The document was released Aug. 28, the feast of St. Augustine, and signatures are being accepted until the feast of Christ the King, Nov. 24.

“The feasts of St. Augustine and Christ the King both have ecumenical significance,” explained Smith. “Christians see Christ the King as the center of unity. It is then that we profess the Lordship of Christ. And St. Augustine is much beloved by evangelicals and Catholics.”

His writings are important, for example, in St. Thomas Aquinas’s writings and as well as those of Reformation theologian John Calvin, he said. “More important, Augustine dwells on the interior life, the conversion and change of heart that opens the door for unity,” Smith added.

Churches will be recruited to have liturgical events that resonate with their tradition on Nov. 24 to highlight the theme of unity. One recommended practice is that Churches be lit with red lights around Nov. 24 as a sign of solidarity with modern Christian martyrs.

“Let’s put an emphasis on the evangelism that has often been the cause of their martyrdom,” Laushkin said. Congregations are also encouraged to recite the Nicene Creed, the Lord’s Prayer, and to pray for Christian unity, along with sharing the document with their congregations.

The dialogue group was formed in 2021 to address the question of “how the two communities see one another as being Christian, as sharing in faith in Christ’s Lordship, even in the midst of our current differences,” Smith told OSV News in a Sept. 4 email.

He and Laushkin led a working group of Christian theologians from six traditions: Catholic, Methodist, Reformed, Wesleyan, Anglican and the Free Church.

Catholic theologians in the group included Jonathan Ciraulo, author Dawn Eden Goldstein, Alan Mostrom, Dominican Father Ignatius John Schweitzer and Father Walter Kedjierski, who was executive director of the U.S. Conference of Catholic Bishops’ Secretariat of Ecumenical and Interreligious Affairs until his appointment in June as director of seminarians for the Diocese of Rockville Centre, New York.
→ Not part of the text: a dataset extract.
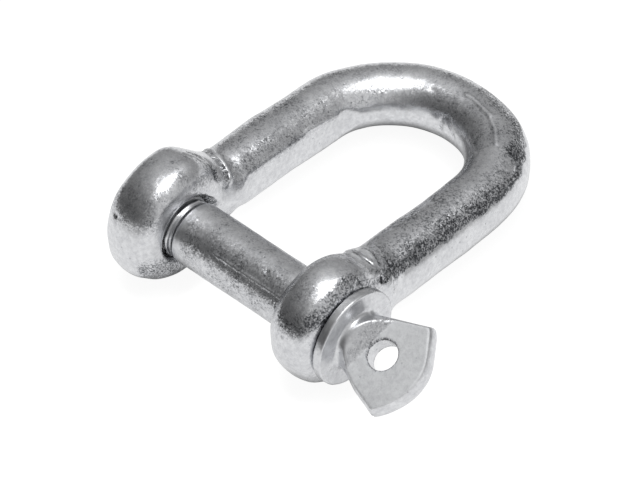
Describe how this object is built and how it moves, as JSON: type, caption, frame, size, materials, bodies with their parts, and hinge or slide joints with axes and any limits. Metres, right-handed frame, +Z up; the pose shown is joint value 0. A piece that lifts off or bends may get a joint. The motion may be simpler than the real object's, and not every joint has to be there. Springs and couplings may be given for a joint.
{
  "type": "screw pin shackle",
  "caption": "Forged D shackle with two eyes and a removable screw pin with a flattened, drilled head, hot-dip galvanised, lying on its side.",
  "frame": {"origin": "on the pin's axis, midway between the outer faces of the two eyes", "axes": "+Y along the pin from its flattened head to its threaded end, +X towards the crown of the bow, +Z up; the bow's plane leans down 5.89 degrees from the pin to the crown, so that the two eyes and the crown touch one level surface"},
  "size_m": [0.0751, 0.0669, 0.0238],
  "materials": {
    "bow_zinc": "hot-dip galvanised, rough forged skin",
    "pin_zinc": "hot-dip galvanised, smoother turned and pressed skin"
  },
  "bodies": {
    "bow": {"bow": "bow_zinc"},
    "pin": {"screw_pin": "pin_zinc"}
  },
  "joints": [
    {"name": "pin_withdraw", "type": "slide", "parent": "bow", "child": "pin", "axis": [0, -1, 0], "range_m": [0, 0.055]}
  ]
}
Besides Laushkin, evangelical theologians included Howard Snyder, Ben Homan, the Rev. Craig Higgins and Miranda Cruz.

Dialogue participants “spent time highlighting ways that members of the two groups (evangelicals and Catholics) can see another as being Christian,” said Smith. “The effort was not focused on particular theological differences so much as a starting point: that each communion affirms the Lordship of Christ and the call to more closely align our lives to the Gospel.”

The Christian Forum of Switzerland has translated the document into French and is using it for a study group this fall, according to Smith. The news release added that the U.S. bishops’ Committee on Ecumenical and Interreligious Affairs has recommended the document, and it is endorsed by the North American Baptist Fellowship.

Smith said he hopes for practical positive outcomes from better understanding among Catholics and evangelicals.

“For example,” he said, “it’s not uncommon for families to have both Catholics and evangelicals, or Pentecostals or other Christians within that one family. I’ve spoken to people in our mission whose kids marry evangelicals, and now they tell their parents that they’re not Christian, because they’re Catholic.” That causes a lot of division, he said.

“‘The Gift of Being Christian Together’ gives some language as to how we might see one another, even though we’re different, as being Christian,” Smith added. “It provides a starting point for further conversation.”